Exercice la religion naturelle

La religion naturelle consiste à trouver le sens singulier et personnel de la croyance en se fondant sur les facultés naturelles que sont le cœur et la raison. Pour Rousseau, les religions instituées sont autant de manières de nous éloigner d’une expérience de la foi authentique. L’homme est capable de saisir le divin en lui-même.
Vous ne voyez dans mon exposé que la Religion naturelle.
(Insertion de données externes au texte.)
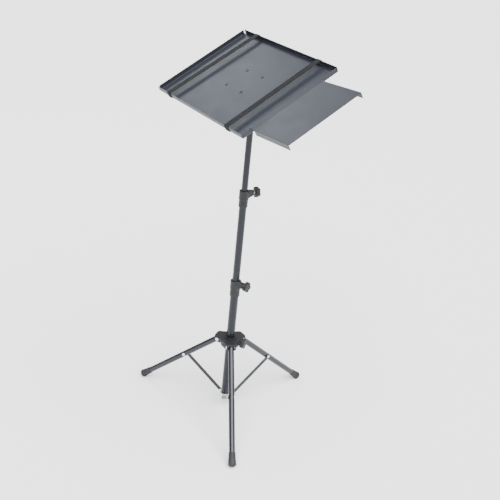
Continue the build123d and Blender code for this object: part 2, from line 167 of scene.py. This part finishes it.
tray_middle = (0, 0, 1.15)
key_place = (-2.6, 0.25, 2.85)
key_size = 0.75
key_power = 17
key_colour = (0.88, 0.93, 1.0)
key = add_lamp("key_lamp", key_place, tray_middle, key_size, key_power)
key.data.color = key_colour

overhead_towards = (0.45, -0.13, 0.86)
overhead_width = radians(70)
overhead_strength = 9.0
overhead = add_wide_light("overhead_light", overhead_towards, overhead_width, overhead_strength)
print("studio: floor, sky,", key.name, "and", overhead.name)

# %% [markdown]
# Finishes are mixed from noise, so that no surface is one flat colour.
# Each noise is sized in real millimetres: orange peel on powder coat is about a millimetre,
# while the slow drift of a paint's tone is as wide as a hand.
# One helper makes the noise, one joins it to a range, and each finish is then a short recipe.

# %% Helpers for finishes


def start_finish(name):
    """A new material, with its node tree, its shader and its object coordinates."""
    material = bpy.data.materials.new(name)
    material.use_nodes = True
    tree = material.node_tree
    shader = tree.nodes["Principled BSDF"]
    place = tree.nodes.new("ShaderNodeTexCoord").outputs["Object"]
    return material, tree, shader, place


def noise(tree, place, size_mm, detail):
    """Noise whose lumps are about size_mm across, with some levels of finer detail."""
    texture = tree.nodes.new("ShaderNodeTexNoise")
    texture.inputs["Scale"].default_value = 1000.0 / size_mm
    texture.inputs["Detail"].default_value = detail
    tree.links.new(place, texture.inputs["Vector"])
    return texture.outputs["Fac"]


def spread(tree, value, low, high, start=0.3, end=0.7):
    """Map a noise value from start..end to low..high."""
    node = tree.nodes.new("ShaderNodeMapRange")
    node.inputs["From Min"].default_value = start
    node.inputs["From Max"].default_value = end
    node.inputs["To Min"].default_value = low
    node.inputs["To Max"].default_value = high
    tree.links.new(value, node.inputs["Value"])
    return node.outputs["Result"]


def tint(tree, value, dark, light):
    """Mix two colours by a value."""
    node = tree.nodes.new("ShaderNodeMix")
    node.data_type = "RGBA"
    node.inputs["A"].default_value = (*dark, 1)
    node.inputs["B"].default_value = (*light, 1)
    tree.links.new(value, node.inputs["Factor"])
    return node.outputs["Result"]


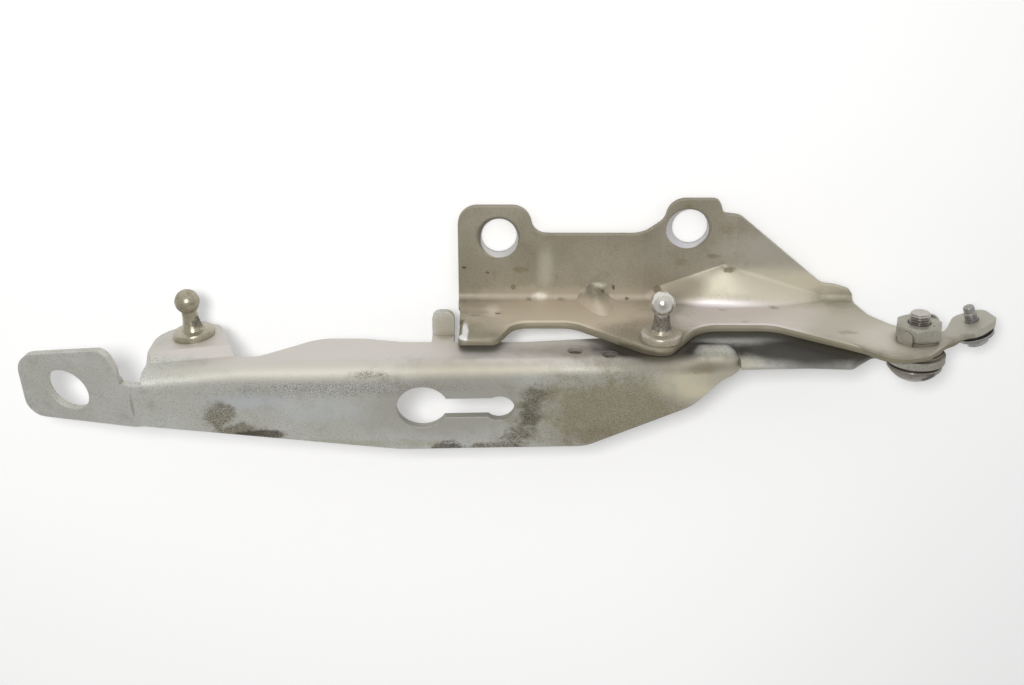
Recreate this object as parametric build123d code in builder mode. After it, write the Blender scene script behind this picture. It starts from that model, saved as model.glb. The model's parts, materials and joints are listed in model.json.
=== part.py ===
from build123d import *
import math
import os

os.makedirs("parts", exist_ok=True)

# Bonnet hinge of a car, right in the closed position.
# X points to the rear of the car, Y to its outside and Z up, all in millimetres.
# The origin lies midway between the two body bolt holes, on the face that meets the body.

# Sheet metal
sheet = 3.0
bend_inside = 2.5
bend_outside = bend_inside + sheet

# Body bracket: flat flange on the body and an upright plate below it in the view from above
bolt_spacing = 79.0
bolt_offset = 4.0
bolt_hole_radius = 7.4
bolt_hole_land = 1.4
bolt_hole_rim_radius = 8.8
bolt_hole_rim_shift = (-0.9, -0.3)
upright_face = -29.5
flange_left = -56.5
flange_end = 109.0
upright_left = -55.5
lug_top = 11.0
rear_lug_top = 14.0
lug_inner_left = -27.5
mid_edge = -1.0
front_edge = 28.2
rear_edge_foot = 71.0
rear_edge_end = 57.1
lip_edge = 45.0
lip_return_foot = 25.0
lip_return_reach = 2.0
lip_return_radius = 4.0
stud_lobe = 10.0
flange_step = 0.8
flange_levels = ((-24.0, 0), (-17.0, 1), (21.0, 1), (28.0, 0), (53.5, 0), (59.0, 1))
corner_dart_tip = (55.0, 15.7)
corner_dart_foot = ((12.0, 0), (27.0, 3.2), (41.0, 7.4), (56.0, 9.6), (71.0, 9.2), (87.0, 5.2), (102.0, 0))
dart_blend = 2.0
bend_dart_tip = (-1.0, 7.5)
bend_dart_foot = ((-8.0, 0), (4.0, 19.0), (9.0, 0))

# Pivot
pivot_x = 126.0
pivot_z = 44.8
pivot_shoulder_radius = 6.0
thread_radius = 4.0
running_clearance = 0.05
thrust_washer_thickness = 1.4
bush_flange_thickness = 1.5
bush_wall = 1.2
bush_flange_radius = 10.5
head_washer_thickness = 1.2
head_radius = 10.8
head_height = 7.4
dome_height = 6.0
head_washer_radius = 9.8
nut_across_flats = 17.0
nut_height = 6.0
nut_chamfer = 0.8
thread_above_nut = 4.1
thread_chamfer = 0.7
lock_washer_thickness = 1.0
lock_washer_radius = 8.4
lock_lip_width = 6.5
lip_clearance = 0.1
lock_lips = ((2, 5.5), (5, 7.6))
nut_turn = 17.0

# Ball studs for the gas strut
ball_radius = 5.0
ball_height = 15.0
ball_flat_radius = 1.6
stud_neck_radius = 3.3
stud_neck_foot_radius = 3.9
stud_collar_radius = 8.3
stud_collar_height = 3.0
stud_collar_chamfer = 0.8
stud_shank_radius = 4.0
rivet_radius = 5.6
rivet_height = 1.5
bracket_stud_x = 24.7
bracket_stud_z = 45.2
arm_stud_x = -162.3
arm_stud_z = 31.5

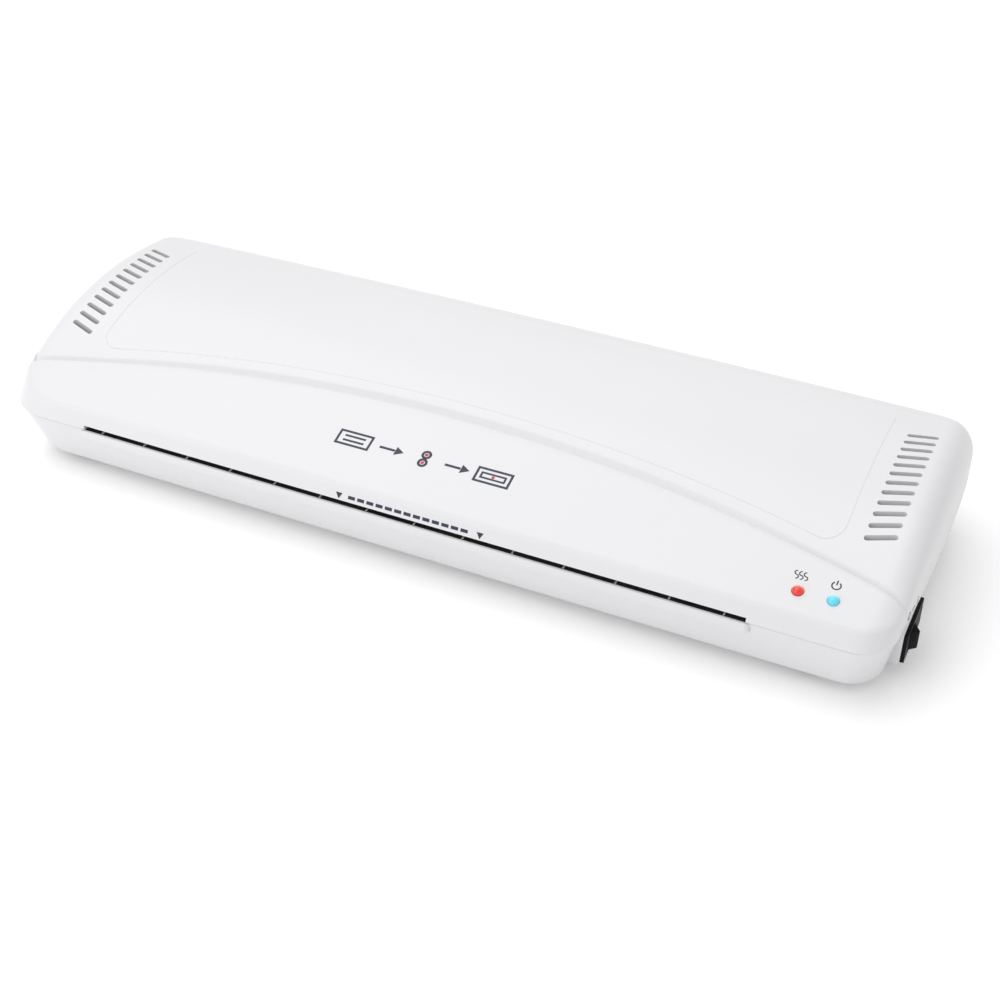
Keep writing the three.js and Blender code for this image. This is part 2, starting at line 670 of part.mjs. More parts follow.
function gearbox() {
  const body = rod("x", [GEARBOX_X, ...PINION_AT], GEARBOX_R, GEARBOX_DEPTH, 28);
  return cut(body, rod("x", [GEARBOX_X - 1, ...PINION_AT], 2.8, 8, 20));
}

function motorCan() {
  const x = GEARBOX_X + GEARBOX_DEPTH + GAP;
  const profile = [[0, 0], [14.5, 0], [14.5, 9.5], [13, 11], [6, 11], [5, 12], [0, 12]];
  return turned("x", [x, ...PINION_AT], profile, 28);
}

function drivePinion() {
  const wheel = gear(PINION_TEETH, PINION_PHASE, 1, 3.6);
  const shaft = rod("x", [-1, 0, 0], 2.4, GEARBOX_X - GEAR_X + 7, 20);
  return join(wheel, shaft).translate([GEAR_X, ...PINION_AT]);
}

// The fixed pin that the idler turns on, with its head inside the right side frame.
function idlerPin() {
  const profile = [[0, -1.5 - GAP], [4, -1.5 - GAP], [4, -GAP], [2, -GAP], [2, 14.5], [0, 14.5]];
  return turned("x", [FRAME_RIGHT, ...IDLER_AT], profile, 20);
}

// ---- Heaters ------------------------------------------------------------------------------------

// A heater plate whose leading edge flares away from the paper path; `way` is 1 above and -1 below.
function heaterPlate(way) {
  const face = NIP_Z + (way * HEATER_GAP) / 2;
  const outline = [
    [HEATER_FRONT, face + way * 1.4],
    [HEATER_FRONT + 5, face],
    [HEATER_REAR - 2, face],
    [HEATER_REAR, face + way * 0.8],
    [HEATER_REAR, face + way * PLATE_THICK],
    [HEATER_FRONT, face + way * PLATE_THICK],
  ];
  return bar(way > 0 ? outline : outline.reverse(), SLOT_LEFT - 2, SLOT_RIGHT + 2);
}

function heaterElement(way) {
  const near = NIP_Z + way * (HEATER_GAP / 2 + PLATE_THICK + GAP);
  const far = near + way * ELEMENT_THICK;
  const [z0, z1] = [Math.min(near, far), Math.max(near, far)];
  const strip = block([SLOT_LEFT + 4, HEATER_FRONT + 6, z0], [SLOT_RIGHT - 4, HEATER_REAR - 6, z1]);
  const tab = block([SLOT_RIGHT - 5, -34, z0], [SLOT_RIGHT + 3, -26, z1]);
  return join(strip, tab);
}

// A folded sheet that keeps the heat off the casing; its lips turn back towards the heater.
function heatShield(way, z, y0, y1) {
  const t = 0.8 * way;
  const lip = -4 * way;
  const outside = [[y0, z + lip], [y0, z + t], [y1, z + t], [y1, z + lip]];
  const inside = [[y1 - 0.8, z + lip], [y1 - 0.8, z], [y0 + 0.8, z], [y0 + 0.8, z + lip]];
  return bar([...outside, ...inside], FRAME_LEFT + GAP, FRAME_RIGHT - GAP);
}

function thermostat() {
  const z = ELEMENT_TOP + GAP;
  const profile = [[0, 0], [8, 0], [8, 1.4], [6.5, 1.4], [6.5, 5], [0, 5]];
  const cup = turned("z", [60, -31, z], profile, 24);
  const tabs = [56.5, 62.7].map((x) => block([x, -35.5, z + 3], [x + 0.8, -26.5, z + 6]));
  return join(cup, ...tabs);
}

function thermalFuse() {
  const z = ELEMENT_TOP + GAP + 2;
  const tube = rod("x", [92, -31, z], 2, 12, 16);
  const leads = rod("x", [82, -31, z], 0.5, 32, 8);
  return join(tube, leads);
}

// ---- Electrics ----------------------------------------------------------------------------------

function controlBoard() {
  const top = BOARD_Z + BOARD_THICK;
  const board = block([175.5, -76, BOARD_Z], [201, -45, top]);
  const relay = block([190, -58, top - 0.2], [200, -47, top + 7]);
  const connector = block([179, -56, top - 0.2], [189, -48, top + 6]);
  const capacitor = rod("z", [188, -62, top - 0.2], 2.5, 7, 16);
  return join(board, relay, connector, capacitor);
}

// A 5 mm lamp that stands on two legs over the board and looks out through the deck.
function lamp(x) {
  const legTop = deckZ(LAMP_Y) - 3.2;
  const profile = [[0, 0], [2.5, 0], [2.5, 4.2], [2.2, 5.3], [1.4, 6.2], [0, 6.6]];
  const dome = turned("z", [x, LAMP_Y, legTop - 1.2], profile, 16);
  const legs = [-1.27, 1.27].map((dx) => {
    const low = [x + dx - 0.3, LAMP_Y - 0.3, BOARD_Z + BOARD_THICK + GAP];
    return block(low, [x + dx + 0.3, LAMP_Y + 0.3, legTop]);
  });
  return join(dome, ...legs);
}

// ---- Switch -------------------------------------------------------------------------------------

function switchHousing() {
  const about = (x0, x1, halfY, halfZ) => {
    const low = [SWITCH_FACE + x0, SWITCH_Y - halfY, SWITCH_Z - halfZ];
    return block(low, [SWITCH_FACE + x1, SWITCH_Y + halfY, SWITCH_Z + halfZ]);
  };
  const body = about(-20, 0.6, BODY_HALF_Y, BODY_HALF_Z);
  const bezel = about(GAP, GAP + 1.5, BEZEL_HALF_Y, BEZEL_HALF_Z);
  const well = about(-9, 5, WELL_HALF_Y, WELL_HALF_Z);
  const pinHole = rod("z", [ROCKER_PIVOT_X, SWITCH_Y, SWITCH_Z - 5.8], 1.5, 11.6, 12);
  let solid = cut(join(body, bezel), well, pinHole);
  for (const dy of [-7, 7]) {
    solid = solid.add(about(-26, -19, 0.4, 2.4).translate([0, dy, 0]));
  }
  return solid;
}

// The rocker, pressed in at its rear end: its two faces meet in a shallow valley over the pivot.
function powerRocker() {
  const outline = [
    [-7.8, 5.2],
    [-4, 3.4],
    [0, 2.8],
    [4, 3.4],
    [7.8, 5.2],
    [10.7, 0.2],
    [6, -3.4],
    [0, -4.6],
    [-6, -3.4],
    [-10.7, 0.2],
  ];
  const shape = new THREE.Shape(outline.map(([y, x]) => new THREE.Vector2(x, y)));
  const geometry = new THREE.ExtrudeGeometry(shape, { depth: 9.8, bevelEnabled: false });
  geometry.translate(0, 0, -4.9);
  geometry.rotateZ(ROCKER_TILT);
  geometry.translate(ROCKER_PIVOT_X, SWITCH_Y, SWITCH_Z);
  return cut(toSolid(geometry), rod("z", [ROCKER_PIVOT_X, SWITCH_Y, SWITCH_Z - 8], 1.5, 16, 16));
}

const rockerPin = () => rod("z", [ROCKER_PIVOT_X, SWITCH_Y, SWITCH_Z - 5.5], 1.2, 11, 12);

// ---- Assembly -----------------------------------------------------------------------------------

const assembly = new THREE.Group();

function add(name, solid, material) {
  const mesh = new THREE.Mesh(toGeometry(solid), material);
  mesh.name = name;
  assembly.add(mesh);
}

const SIDES = { left: -1, right: 1 };

add("top_cover", topCover(), whitePlastic());
add("bottom_casing", bottomCasing(), whitePlastic());
add("entry_guide_lower", guide(FRONT_Y + 4.6, -57, 28.6, 30.1, 31), blackPlastic());
add("entry_guide_upper", guide(FRONT_Y + 7, -57, 34.2, 35.4, 33.6), blackPlastic());
add("exit_guide", guide(23, 75, 28, 29.3, 30.3), blackPlastic());

for (const [word, side] of Object.entries(SIDES)) {
  add(`side_frame_${word}`, sideFrame(side), steel());
  add(`lower_bush_${word}`, bush(LOWER_ROLLER_Z, side), brass());
  add(`upper_bush_${word}`, bush(UPPER_ROLLER_Z, side), brass());
  add(`pressure_spring_${word}`, spring(side), steel());
  for (const [place, at] of Object.entries(TIES)) {
    add(`tie_nut_${place}_${word}`, tieNut(at, side), steel());
  }
}
for (const [place, at] of Object.entries(TIES)) add(`tie_bar_${place}`, tieBar(at), steel());

add("lower_roller_shaft", rollerShaft(LOWER_ROLLER_Z), steel());
add("lower_roller_sleeve", rollerSleeve(LOWER_ROLLER_Z), silicone());
add("upper_roller_shaft", rollerShaft(UPPER_ROLLER_Z), steel());
add("upper_roller_sleeve", rollerSleeve(UPPER_ROLLER_Z), silicone());

const gearBore = JOURNAL_R + GAP;
const onLower = [GEAR_X, ROLLER_Y, LOWER_ROLLER_Z];
const onUpper = [GEAR_X, ROLLER_Y, UPPER_ROLLER_Z];
add("lower_roller_gear", gear(ROLLER_TEETH, LOWER_PHASE, gearBore, 6).translate(onLower), nylon());
add("upper_roller_gear", gear(ROLLER_TEETH, UPPER_PHASE, gearBore, 6).translate(onUpper), nylon());
add("idler_gear", gear(IDLER_TEETH, IDLER_PHASE, 2 + GAP, 4.5).translate([GEAR_X, ...IDLER_AT]), nylon());
add("idler_pin", idlerPin(), steel());
add("drive_pinion", drivePinion(), brass());
add("motor_bracket", motorBracket(), steel());
add("motor_gearbox", gearbox(), aluminium());
add("motor_can", motorCan(), steel());

add("heater_plate_lower", heaterPlate(-1), aluminium());
add("heater_plate_upper", heaterPlate(1), aluminium());
add("heater_element_lower", heaterElement(-1), look(0xa88c5a, 0.6, 0));
add("heater_element_upper", heaterElement(1), look(0xa88c5a, 0.6, 0));
add("heat_shield_lower", heatShield(-1, 20, -52, -9), aluminium());
add("heat_shield_upper", heatShield(1, 47, -42, -9), aluminium());
add("thermostat", thermostat(), look(0xb9b3a2, 0.4, 0.6));
add("thermal_fuse", thermalFuse(), look(0xe9e4d8, 0.4, 0));

add("control_board", controlBoard(), look(0x1f6b3a, 0.5, 0));
for (const [name, x] of Object.entries(LAMPS)) {
  add(name, lamp(x), look(name.includes("red") ? 0xff3a2a : 0x5fe0ff, 0.2, 0));
}
add("switch_housing", switchHousing(), blackPlastic());
add("power_rocker", powerRocker(), blackPlastic());
add("rocker_pin", rockerPin(), steel());
add("cord_gland", cordGland(), blackPlastic());

FEET_AT.forEach((at, i) => add(`rubber_foot_${i + 1}`, foot(at), rubber()));
CASING_SCREWS_AT.forEach((at, i) => {
  add(`casing_screw_${i + 1}`, screw(at, FOOT_H + 1.6, 3.6, 2.4, 1.5, 30, 1), steel());
});
frameScrewPlaces().forEach((at, i) => {
  add(`frame_screw_${i + 1}`, screw(at, 13, 3, 2.2, 1.2, 5, -1), steel());
});

// The rocker stands out at one end only, so the shells sit off the frame's middle by half of that.
const overhang = (ROCKER_REACH - HALF_LENGTH) / 2;
assembly.position.set(-overhang, 0, 0);

const laminator = new THREE.Group();
laminator.add(assembly);

export default laminator;
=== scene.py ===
"""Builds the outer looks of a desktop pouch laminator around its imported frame."""

import json
import math

import bpy
from bpy.props import FloatProperty, FloatVectorProperty, IntProperty, PointerProperty
from mathutils import Matrix, Vector


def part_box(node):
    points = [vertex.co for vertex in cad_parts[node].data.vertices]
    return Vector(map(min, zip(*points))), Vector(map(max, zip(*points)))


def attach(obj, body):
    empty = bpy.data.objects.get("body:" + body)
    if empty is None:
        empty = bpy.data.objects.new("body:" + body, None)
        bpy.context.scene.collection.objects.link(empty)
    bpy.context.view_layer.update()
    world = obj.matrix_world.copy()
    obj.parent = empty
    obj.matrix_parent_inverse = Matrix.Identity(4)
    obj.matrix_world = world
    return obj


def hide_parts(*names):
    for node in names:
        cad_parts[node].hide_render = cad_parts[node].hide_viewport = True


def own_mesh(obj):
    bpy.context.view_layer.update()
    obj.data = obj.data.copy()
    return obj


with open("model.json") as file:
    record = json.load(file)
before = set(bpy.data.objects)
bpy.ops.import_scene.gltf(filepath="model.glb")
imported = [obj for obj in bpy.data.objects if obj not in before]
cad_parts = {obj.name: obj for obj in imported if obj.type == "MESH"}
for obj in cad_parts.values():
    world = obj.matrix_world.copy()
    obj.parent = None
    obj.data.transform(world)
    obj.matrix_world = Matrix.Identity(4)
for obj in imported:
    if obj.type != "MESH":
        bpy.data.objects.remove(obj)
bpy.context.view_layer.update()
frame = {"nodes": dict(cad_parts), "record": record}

bl_info = {
    "name": "Pouch Laminator Looks",
    "version": (1, 0, 0),
    "blender": (4, 5, 0),
    "location": "View3D > Sidebar > Laminator",
    "description": "Shells, controls, marks and finishes of a desktop pouch laminator",
    "category": "Add Mesh",
}

# ---- Sizes shared by the pieces, in metres ------------------------------------------------------

MM = 0.001

cover_low, cover_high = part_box("top_cover")
casing_low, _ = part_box("bottom_casing")
housing_low, housing_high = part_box("switch_housing")
pin_low, pin_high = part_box("rocker_pin")
guide_low, guide_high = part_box("entry_guide_lower")

CENTRE_X = (cover_low.x + cover_high.x) / 2
FOOT_H = casing_low.z
COVER_BASE = cover_low.z
CASING_RIM = COVER_BASE - 0.3 * MM
HALF_LENGTH = 228.9 * MM
FRONT_Y = cover_low.y
REAR_Y = 83.75 * MM
PART_Z = 31 * MM

DECK_FRONT_Y = FRONT_Y + 4 * MM
DECK_FRONT_Z = 41 * MM
DECK_SLOPE = 0.3
GROOVE_Y = -28 * MM
GROOVE_RADIUS = 845 * MM
ROLL_Y = 53.5 * MM
ROLL_Z = 33 * MM
REAR_BOW = 5.5 * MM
END_ROLL = 12 * MM
END_ROLL_SHARE = 0.45
END_BOW = 0.0105
WALL_RISE = 8 * MM
RIM_TOP = COVER_BASE + 0.6 * MM
RIM_INSET = 0.5 * MM
CREST_IN = 3.7 * MM
CREST_ROUND = 3.4 * MM
LEFT_CORNER = 22 * MM
LEFT_DECK_CORNER = 32 * MM
RIGHT_CORNER = 15 * MM
REAR_CORNER = 22 * MM

CASING_STEP = 0.8 * MM
FRONT_TAPER = 9 * MM
REAR_TAPER = 6 * MM
END_TAPER = 5 * MM
FOOT_EDGE = 3 * MM

SLOT_LEFT = guide_low.x - 1 * MM
SLOT_RIGHT = guide_high.x + 1 * MM
SLOT_BOTTOM = 30.6 * MM
SLOT_TOP = 33.4 * MM

VENT_PITCH = 6.4 * MM
VENT_REAR_Y = 35.5 * MM
VENT_X = 207 * MM
VENT_TILT = math.radians(15.9)

LAMP_Y = -68.8 * MM
LAMP_RADIUS = 2.5 * MM
LAMP_DOME = 1.9 * MM
LAMP_DEPTH = 6 * MM

PIVOT = (pin_low + pin_high) / 2
ROCKER_TILT = math.radians(11)
SWITCH_FACE = housing_high.x - 1.8 * MM
BEZEL_RIM = 2.2 * MM
REAR_RIM_CUT = 2.7 * MM
WELL_LENGTH = 23.4 * MM

INK = 0.06 * MM

# ---- Stage: places in metres, angles in degrees, powers in watts ---------------------------------

CAMERA_AZIMUTH = 25.236
CAMERA_ELEVATION = 36.368
CAMERA_LENS = 57.524
CAMERA_PLACE = (0.28786, -0.58677, 0.46965)
SKY_STRENGTH = 0.72
FLOOR_GLOW = 0.08
LIGHTS = (
    # name, place, size, power
    ("Overhead", (-0.55, 0.1, 1.85), 2.0, 18.0),
    ("Front", (-1.1, -1.8, 0.9), 1.8, 12.0),
    ("Rear edge", (-0.4, 1.6, 1.2), 1.2, 3.0),
)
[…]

Il est bien étrange qu’il en faille une autre ! Par où connaîtrai-je cette nécessité ? De quoi puis-je être coupable en servant Dieu selon les lumières qu’il donne à mon esprit et selon les sentiments qu’il inspire à mon cœur ? Quelle pureté de morale, quel dogme utile à l’homme et honorable à son auteur puis-je tirer d’une doctrine positive, que je ne puisse tirer sans elle du bon usage de mes facultés ? Montrez-moi ce qu’on peut ajouter pour la gloire de Dieu, pour le bien de la société et pour mon propre avantage aux devoirs de la loi naturelle, et quelle vertu vous ferez naître d’un nouveau culte, qui ne soit pas une conséquence du mien ? Les plus grandes idées de la divinité nous viennent par la raison seule. Voyez le spectacle de la nature, écoutez la voix intérieure. Dieu n’a-t-il pas tout dit à nos yeux, à notre conscience, à notre jugement ? Qu’est-ce que les hommes nous diront de plus ? Leurs révélations ne font que dégrader Dieu en lui donnant les passions humaines. Loin d’éclaircir les notions du grand Être, je vois que les dogmes particuliers les embrouillent, que loin de les ennoblir, ils les avilissent, qu’aux mystères inconcevables qui l’environnent ils ajoutent des contradictions absurdes ; qu’ils rendent l’homme orgueilleux, intolérant, cruel, qu’au lieu d’établir la paix sur la terre ils y portent le fer et le feu. Je me demande à quoi bon tout cela sans savoir me répondre. Je n’y vois que les crimes des hommes et les misères du genre humain.
On me dit qu’il fallait une révélation pour apprendre aux hommes la manière dont Dieu voulait être servi ; on assigne en preuve la diversité des cultes bizarres qu’ils ont institués, et l’on ne voit pas que cette diversité même vient de la fantaisie des révélations. Dès que les peuples se sont avisés de faire parler Dieu, chacun l’a fait parler à sa mode, et lui a fait dire ce qu’il a voulu. Si l’on n’eût écouté que ce que Dieu dit au cœur de l’homme, il n’y aurait jamais eu qu’une religion sur la terre.
[…] Ne confondons point le cérémonial de la religion avec la religion. Le culte que Dieu demande est celui du cœur ; et celui-là quand il est sincère est toujours uniforme.
Jean-Jacques Rousseau, La Profession de foi du vicaire savoyard, dans Émile ou De l’éducation [1762], Gallimard, coll. « Bibliothèque de La Pléiade », 1969, p. 607-608.

QUESTIONS

  1. Expliquez l’opposition entre religion naturelle et religions révélées.
  2. Selon Rousseau, pourquoi les religions instituées peuvent-elles être la source de querelles parmi les hommes ?
  3. Expliquez les phrases : « Ne confondons point le cérémonial de la religion avec la religion. Le culte que Dieu demande est celui du cœur ; et celui-là, quand il est sincère, est toujours uniforme. » (l. 28-30).